A&B Computing
1st July 1984
Publisher: Acornsoft/Adder
Machine: BBC Model B
Published in A&B Computing 1.08
Acorn's original User Gude can be described as necessary, but not sufficient, as those busy tracking down its errors and omissions will testify. The cover of this volume tells us that instead of merely complaining about the lack of a well-written, accurate book containing advanced programming information, the authors decided to write it.
The result is a 511-page, A5 format, spiral-bound volume, superficially much resembling the User Guide, and containing 28 sections with eleven appendices. It is applicable only to OS 1.2. The first six sections occupy some 100 pages, and deal with Operating System commands and the use of machine code, including a complete list of 6502 mnemonics, one to a page. This is not intended to teach machine code programming, but is a very handy reference source.

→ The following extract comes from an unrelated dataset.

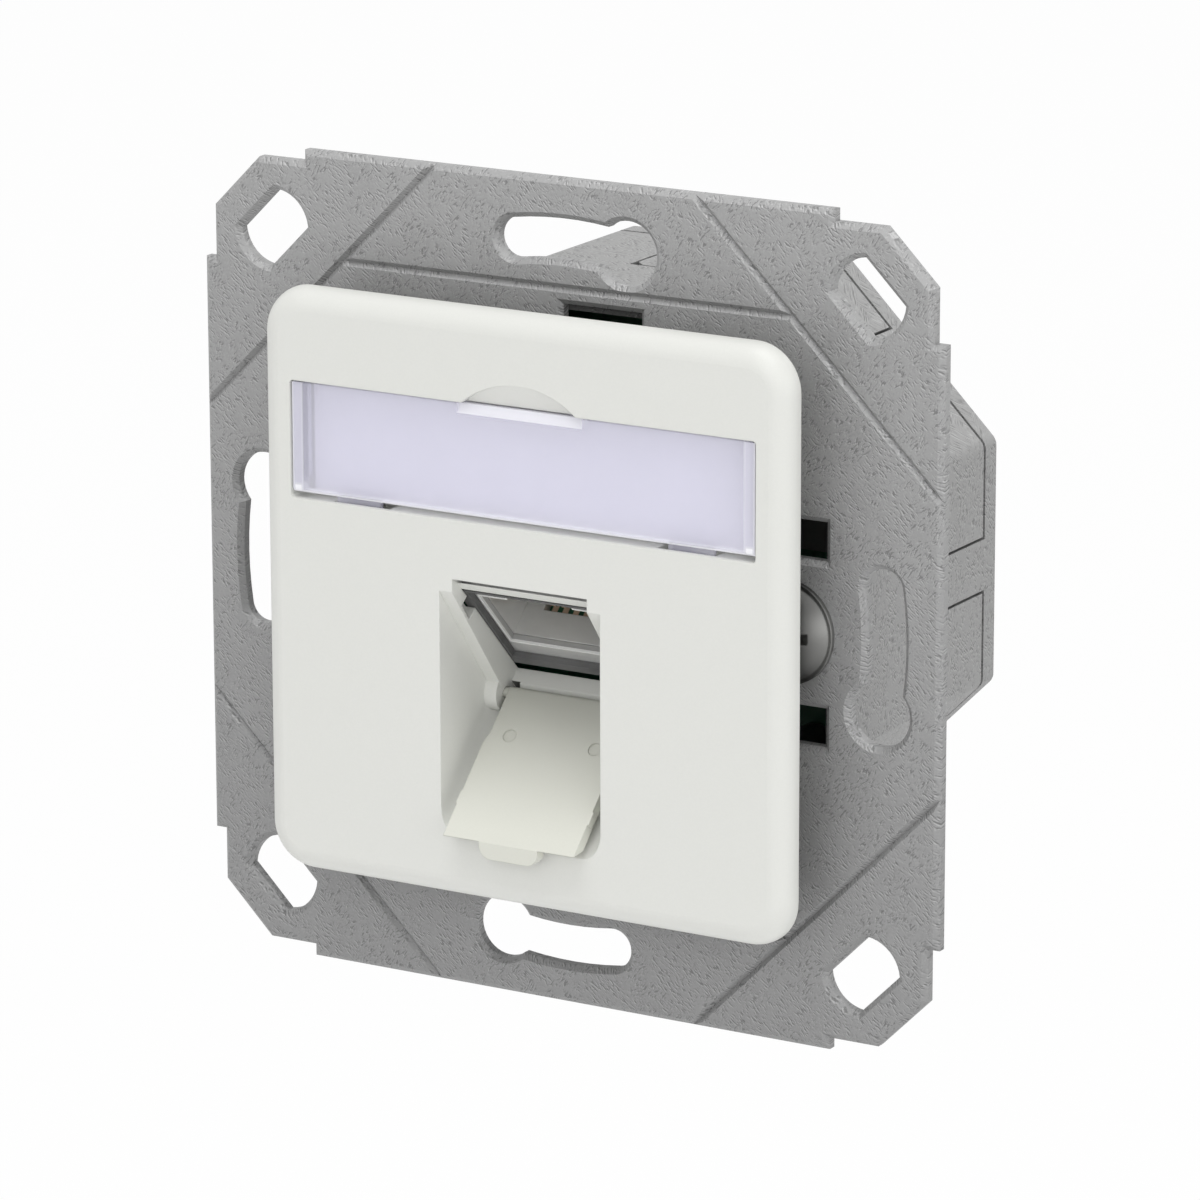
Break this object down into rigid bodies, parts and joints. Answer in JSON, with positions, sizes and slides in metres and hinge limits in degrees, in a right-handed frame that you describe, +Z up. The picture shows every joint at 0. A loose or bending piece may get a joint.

The Advanced User Guide may be somewhat daunting to beginners, but more advanced programmers wanting to exploit the BBC computer's capabilities to the full and cramped by the obvious limitations of the original User Guide, will find it both challenging and indispensable.
Another ten sections form the largest group in the book, occupying more than 200 pages, and deal with Operating System interfacing. Chapters within this group cover vectors, event handling, interrupts, filing systems, and the RS423 interface, with a detailed account of memory allocations. Particularly important is a chapter on paged ROMs, marking out a safe (if complex) route through the minefield surrounding the programming of these devices. Known previously only to a privileged handful, this information may well trigger a ROM population explosion. There are details of *all* operating system calls, including undocumented ones, and a complete list of *FX/OSBYTE calls. It's nice to know all the *FX calls, even if many are unlikely to find much application.
Appendices contain summaries of all the major calls and codes, plus screen mode layouts and disc upgrade information. For the first time (to my knowledge) we are given a complete list of circuit board links and their functions, a keyboard circuit and a full circuit diagram, the latter on a separate sheet - don't lose it! The index is comprehensive and adequately cross-referenced. Early copies had binding holes punched through the index entries and were supplied with separate indexes, but this problem has now been corrected.
The book is written in a clear and very compact style, making few concessions to the reader who expects to be given every concoomitant detail. Cross-reference is essential, and the use of page numbers rather than chapter and paragraph would have been more helpful. For the most part, a good background knowledge and the ability to make at least four out of two plus two, are taken for granted.
A conveniently brief example concerns interlacing. In a paragraph on interlace control by register R8 of the 6845, we read: "default values can easily be changed using *TV(*FX 144) followed by a 0 to turn interlacing on or a 1 to turn interlacing off. Taken literally, this would not work, and the reader is presumably expected to recognise that this refers to an optional second argument of the *TV command, and that it is effective only after a mode change, whereas a VDU command to reprogram the R8 register takes immediate effect. These coomments are meant to define the probable readership rather than criticise the book, which does, after all, carry the word "advanced" in its title.
It is vitally important for a work of this kind to be error-free, but it will be a long time before enough of the contents can be tested to be sure that it is! Where there are discrepancies between this volume and the official User Guide, the authors claim that their version is more likely to be correct, which demonstrates great confidence. The few mistakes found so far are confined to spelling.